Cruising Back Up with Harley Davidson

Since the end of December, the Harley Davidson stock (NYSE: HOG) has been driving in the upwards direction, but from January 17th it has been failing to make higher highs, as the share price found good resistance near the 37.65 barrier. But that did not stop HOG from making higher lows, which suggests that we may be seeing an ascending triangle being formed. According to textbooks, such formations tend to break through their upper side, but until we see that happening, we will take a cautiously-bullish approach and continue monitoring the key levels.

If we eventually see a break through the 37.65 level, this is when more investors may get interested, as such a move might open the door to some higher areas. The first potential resistance zone on our radar is around 39.20, marked by the low of November 20th. If the buying activity is strong, that zone could just be seen as a temporary pit-stop, a break of which might lift the stock to test the 40.00 barrier, as it marks the highs of December 6th and November 5th. Also, around that area, HOG could meet the medium-term downside resistance line taken from the high of October 1st, which may slow down the price acceleration for that moment in time.

Looking at our oscillators, the RSI sits comfortably above 50 and keeps on pointing higher. The MACD is above zero and its trigger line, also pointing north. Both indicators suggest that there may still be some upside momentum left, which supports the above-mentioned scenario.

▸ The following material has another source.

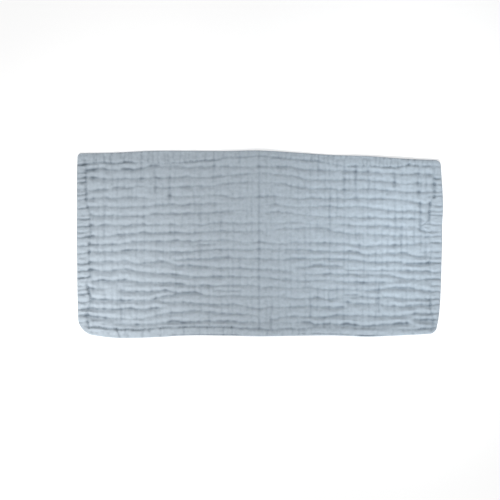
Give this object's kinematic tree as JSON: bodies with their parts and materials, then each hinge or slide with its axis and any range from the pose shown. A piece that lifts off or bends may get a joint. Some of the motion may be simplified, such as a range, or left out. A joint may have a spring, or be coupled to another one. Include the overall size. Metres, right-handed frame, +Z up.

Alternatively, if we see the stock sliding lower, breaking the short-term upside line (drawn from the low of December 24th) and dropping below the 34.75 hurdle (the low of February 8th), this may spook investors for a while. Such a move may clear the path towards the next possible support area at 33.55, which is the low of January 29th. Slightly below sits another good possible support level, which could get tested, at 33.05, marked by the low of January 3rd.